● WHAT IS NEEDED
Each line of the material below should be reproduced exactly.

● DATA LINES
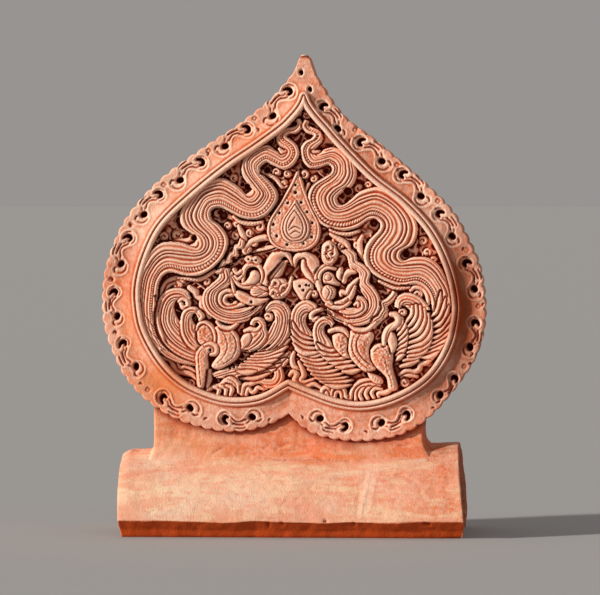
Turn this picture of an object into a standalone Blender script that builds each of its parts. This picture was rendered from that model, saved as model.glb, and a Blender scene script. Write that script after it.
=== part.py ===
"""Terracotta ridge tile with an upright leaf-shaped panel, carved with two facing phoenixes.

One fired piece: a barrel tile, a neck luted on its crown, and the leaf panel on the neck.
Front faces -Y, +Z is up, and the origin is under the middle of the bounding box.
Free forms are drawn on a layout sheet, squared in steps that run right and down,
whose size follows the height of the leaf. All lengths are metres.
"""

import itertools
import math

import bmesh
import bpy
from mathutils import Vector

# Driving dimensions of the barrel tile
TILE_LENGTH = 0.528
TILE_HALF_WIDTH = 0.150
TILE_WALL = 0.036
CROWN_LEFT = 0.130
CROWN_RIGHT = 0.142
CUT_RISE = 0.026
FOOT_FLAT = 0.008
TILE_SHIFT = -0.0072
RIGHT_END_LEAN = 0.0085

# Driving dimensions of the neck
NECK_HEIGHT = 0.049
NECK_LENGTH = 0.421
NECK_HALF_THICKNESS = 0.062
NECK_SHIFT = -0.008
NECK_CORNER = 0.006
FILLET_SPREAD = 0.014
FILLET_HEIGHT = 0.012
NECK_TENON = 0.025

# Driving dimensions of the leaf panel
LEAF_HEIGHT = 0.565
LEAF_HALF_THICKNESS_FOOT = 0.068
LEAF_HALF_THICKNESS_TIP = 0.036
LOBE_PITCH = 0.0185
LOBE_HEIGHT = 0.0026
FIELD_DEPTH = 0.024
BACK_DEPTH = 0.010
RIM_HALF_WIDTH = 0.0073
RIM_PROUD = 0.008
HOLE_RADIUS = 0.0066
HOLE_DEPTH = 0.030

# Carving: how far its bodies reach below the recess floors, and the depth of the grooves between ridges
ROOT_DEPTH = 0.003
EDGE_DROP = 0.005
STRAND_GROOVE = 0.0055
FEATHER_GROOVE = 0.0065

# Levels of the carving's crests over the border's face
TAIL_LEVEL = -0.004
LEFT_BIRD_LEVEL = 0.0003
RIGHT_BIRD_LEVEL = 0.0007
OUTER_WING_LEVEL = -0.0015
INNER_WING_LEVEL = -0.001
OUTER_TIP_LEVEL = 0.0005
INNER_TIP_LEVEL = 0.001
FAR_FEATHER_LEVEL = -0.0065
MANE_LEVEL = -0.002
FLAME_LEVEL = -0.004
DROP_LEVEL = 0.0005
CLOUD_LEVEL = -0.006
KNOB_LEVEL = -0.005

# Neighbouring strokes differ by these small steps in level and in depth, so that no two faces coincide
LEVEL_STAGGER = 0.0001
ROOT_STAGGER = 0.00007

# Pieces of the rim's line between two of its points; the back is plainer
FRONT_RIM_PIECES = 2
BACK_RIM_PIECES = 1

# How far a cutter stands clear of the face that it cuts
CUTTER_CLEARANCE = 0.02

# The layout sheet: the tip and the lower cusp of the leaf, its middle and the line over the part's middle
SHEET_TIP = (303.0, 54.0)
SHEET_CUSP = (290.0, 416.0)
SHEET_CENTRE = (290.0, 270.0)
SHEET_MIDDLE = 293.55

TERRACOTTA = (0.66, 0.27, 0.15, 1.0)

LEAF_LEFT = [
    (303, 54), (290, 75), (270, 99), (240, 123), (204, 147), (170, 171), (144, 195), (121, 226),
    (105.5, 266), (102, 299), (104, 326), (113, 353), (126, 378), (149, 402), (180, 420), (218, 430),
    (250, 429.5), (275, 421.5), (289.5, 413.5),
]
LEAF_RIGHT = [
    (303, 54), (317, 83), (342, 115), (372, 138), (402, 163), (430, 188), (452, 211), (467, 237),
    (480, 268), (485, 304), (483, 333), (474, 360), (455, 388), (430, 416), (404, 432.5),
    (375, 439), (346, 439.5), (318, 434), (302, 425), (289.5, 413.5),
]
RIM_LEFT = [
    (303.5, 102), (279.5, 129.5), (226, 165), (189.5, 194.5), (160, 223.5), (144.5, 253.5),
    (136.2, 285.5), (137.6, 314), (144.2, 336), (159.7, 362), (178.8, 381.3), (201.5, 393.7),
    (229.5, 401.3), (260.5, 398.5), (289, 383.5),
]
RIM_RIGHT = [
    (303.5, 102), (315.5, 116), (338.5, 142.5), (371.8, 176.5), (405, 202.5), (431, 231.7),
    (448.5, 267.5), (456.3, 302.3), (453.4, 331.2), (445.6, 353), (431.4, 374), (412.5, 389),
    (387.5, 400.5), (362, 405.3), (336.8, 402), (310.8, 392.6), (289, 383.5),
]
BORDER_HOLES = [
    (300.6, 72), (310.6, 89), (289, 91.5), (322, 106), (271.5, 118), (337, 130.5), (247, 130),
    (359, 143), (223, 148), (382, 163), (201, 163), (401, 175), (178, 182), (421, 198),
    (159, 195), (438, 214), (142, 216.5), (452, 239), (128.5, 238.5), (465, 264), (120, 266.5),
    (474, 290.5), (114, 292), (474, 322), (117, 318), (469, 348), (121.5, 347), (454, 377),
    (137, 368), (439, 395), (163, 397), (407, 413), (192, 408), (380, 422), (225, 418),
    (346, 425), (254, 416), (319, 417),
]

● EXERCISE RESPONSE
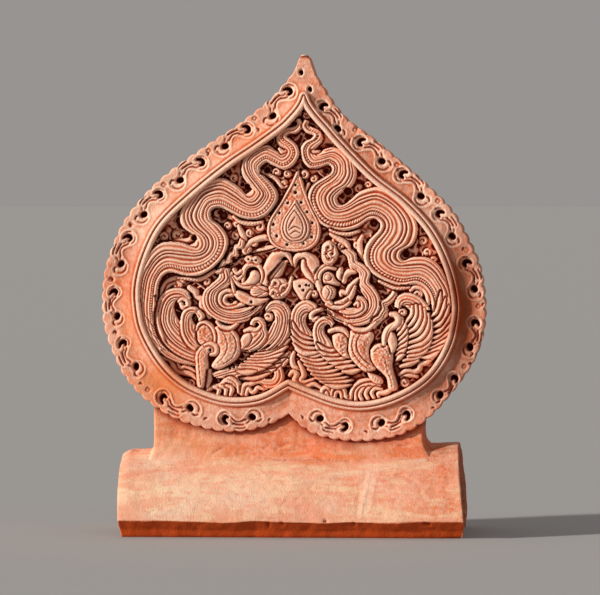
Turn this picture of an object into a standalone Blender script that builds each of its parts. This picture was rendered from that model, saved as model.glb, and a Blender scene script. Write that script after it.
=== part.py ===
"""Terracotta ridge tile with an upright leaf-shaped panel, carved with two facing phoenixes.

One fired piece: a barrel tile, a neck luted on its crown, and the leaf panel on the neck.
Front faces -Y, +Z is up, and the origin is under the middle of the bounding box.
Free forms are drawn on a layout sheet, squared in steps that run right and down,
whose size follows the height of the leaf. All lengths are metres.
"""

import itertools
import math

import bmesh
import bpy
from mathutils import Vector

# Driving dimensions of the barrel tile
TILE_LENGTH = 0.528
TILE_HALF_WIDTH = 0.150
TILE_WALL = 0.036
CROWN_LEFT = 0.130
CROWN_RIGHT = 0.142
CUT_RISE = 0.026
FOOT_FLAT = 0.008
TILE_SHIFT = -0.0072
RIGHT_END_LEAN = 0.0085

# Driving dimensions of the neck
NECK_HEIGHT = 0.049
NECK_LENGTH = 0.421
NECK_HALF_THICKNESS = 0.062
NECK_SHIFT = -0.008
NECK_CORNER = 0.006
FILLET_SPREAD = 0.014
FILLET_HEIGHT = 0.012
NECK_TENON = 0.025

# Driving dimensions of the leaf panel
LEAF_HEIGHT = 0.565
LEAF_HALF_THICKNESS_FOOT = 0.068
LEAF_HALF_THICKNESS_TIP = 0.036
LOBE_PITCH = 0.0185
LOBE_HEIGHT = 0.0026
FIELD_DEPTH = 0.024
BACK_DEPTH = 0.010
RIM_HALF_WIDTH = 0.0073
RIM_PROUD = 0.008
HOLE_RADIUS = 0.0066
HOLE_DEPTH = 0.030

# Carving: how far its bodies reach below the recess floors, and the depth of the grooves between ridges
ROOT_DEPTH = 0.003
EDGE_DROP = 0.005
STRAND_GROOVE = 0.0055
FEATHER_GROOVE = 0.0065

# Levels of the carving's crests over the border's face
TAIL_LEVEL = -0.004
LEFT_BIRD_LEVEL = 0.0003
RIGHT_BIRD_LEVEL = 0.0007
OUTER_WING_LEVEL = -0.0015
INNER_WING_LEVEL = -0.001
OUTER_TIP_LEVEL = 0.0005
INNER_TIP_LEVEL = 0.001
FAR_FEATHER_LEVEL = -0.0065
MANE_LEVEL = -0.002
FLAME_LEVEL = -0.004
DROP_LEVEL = 0.0005
CLOUD_LEVEL = -0.006
KNOB_LEVEL = -0.005

# Neighbouring strokes differ by these small steps in level and in depth, so that no two faces coincide
LEVEL_STAGGER = 0.0001
ROOT_STAGGER = 0.00007

# Pieces of the rim's line between two of its points; the back is plainer
FRONT_RIM_PIECES = 2
BACK_RIM_PIECES = 1

# How far a cutter stands clear of the face that it cuts
CUTTER_CLEARANCE = 0.02

# The layout sheet: the tip and the lower cusp of the leaf, its middle and the line over the part's middle
SHEET_TIP = (303.0, 54.0)
SHEET_CUSP = (290.0, 416.0)
SHEET_CENTRE = (290.0, 270.0)
SHEET_MIDDLE = 293.55

TERRACOTTA = (0.66, 0.27, 0.15, 1.0)

LEAF_LEFT = [
    (303, 54), (290, 75), (270, 99), (240, 123), (204, 147), (170, 171), (144, 195), (121, 226),
    (105.5, 266), (102, 299), (104, 326), (113, 353), (126, 378), (149, 402), (180, 420), (218, 430),
    (250, 429.5), (275, 421.5), (289.5, 413.5),
]
LEAF_RIGHT = [
    (303, 54), (317, 83), (342, 115), (372, 138), (402, 163), (430, 188), (452, 211), (467, 237),
    (480, 268), (485, 304), (483, 333), (474, 360), (455, 388), (430, 416), (404, 432.5),
    (375, 439), (346, 439.5), (318, 434), (302, 425), (289.5, 413.5),
]
RIM_LEFT = [
    (303.5, 102), (279.5, 129.5), (226, 165), (189.5, 194.5), (160, 223.5), (144.5, 253.5),
    (136.2, 285.5), (137.6, 314), (144.2, 336), (159.7, 362), (178.8, 381.3), (201.5, 393.7),
    (229.5, 401.3), (260.5, 398.5), (289, 383.5),
]
RIM_RIGHT = [
    (303.5, 102), (315.5, 116), (338.5, 142.5), (371.8, 176.5), (405, 202.5), (431, 231.7),
    (448.5, 267.5), (456.3, 302.3), (453.4, 331.2), (445.6, 353), (431.4, 374), (412.5, 389),
    (387.5, 400.5), (362, 405.3), (336.8, 402), (310.8, 392.6), (289, 383.5),
]
BORDER_HOLES = [
    (300.6, 72), (310.6, 89), (289, 91.5), (322, 106), (271.5, 118), (337, 130.5), (247, 130),
    (359, 143), (223, 148), (382, 163), (201, 163), (401, 175), (178, 182), (421, 198),
    (159, 195), (438, 214), (142, 216.5), (452, 239), (128.5, 238.5), (465, 264), (120, 266.5),
    (474, 290.5), (114, 292), (474, 322), (117, 318), (469, 348), (121.5, 347), (454, 377),
    (137, 368), (439, 395), (163, 397), (407, 413), (192, 408), (380, 422), (225, 418),
    (346, 425), (254, 416), (319, 417),
]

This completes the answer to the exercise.